Who’s really policing our animal welfare rules?

The Department’s website records 34 complaints between February 2012 and May 20 this year about live animal welfare in relation to live animal exports.

Of those 34, 19 were made by Animals Australia; seven by exporters; three by the public; two by the RSPCA; two by an external party; and one by the media.

Based on this, Animals Australia appears to be doing a disproportionate amount of unpaid enforcement work on behalf of the Australian government, the Australian people and industry. And you have to ask: what exactly is the Department of Agriculture itself doing to enforce the ESCAS system?

Those figures, and the fact that “horrific” mistreatment has been uncovered by animal activists rather than by officials, raise the question of who’s really policing these standards. If the federal government is serious about ensuring our animal welfare standards are the best in the world, perhaps it could consider funding Animals Australia to continue upholding the “independent audit” fourth pillar of the ESCAS system.

While the exclusion of any kind of animal welfare organisation from the minister’s press conference was disappointing, both the RSPCA and Animals Australia have since made their views clear.

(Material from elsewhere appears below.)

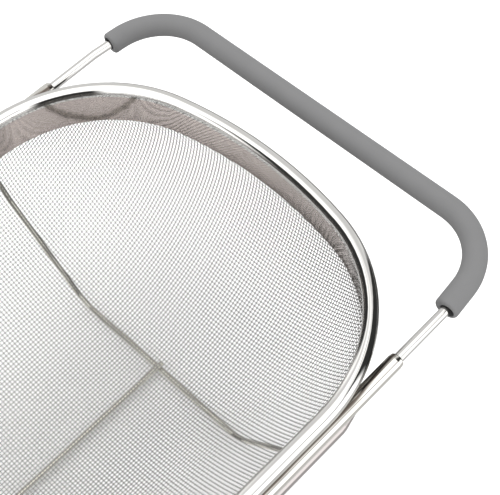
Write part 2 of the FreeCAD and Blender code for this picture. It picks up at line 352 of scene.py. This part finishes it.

“The government is talking about opening a new market when there is no one even policing the old markets,” Animals Australia said in a statement.

And RSPCA Australia chief executive Heather Neil warned that ESCAS is not a guarantee that animals will be treated well.

“I think there’s enough examples with ESCAS going terribly wrong and the government doing really very little in order to bring exporters into line and to take away their licences, when they’ve shown time and time again to be getting it wrong.”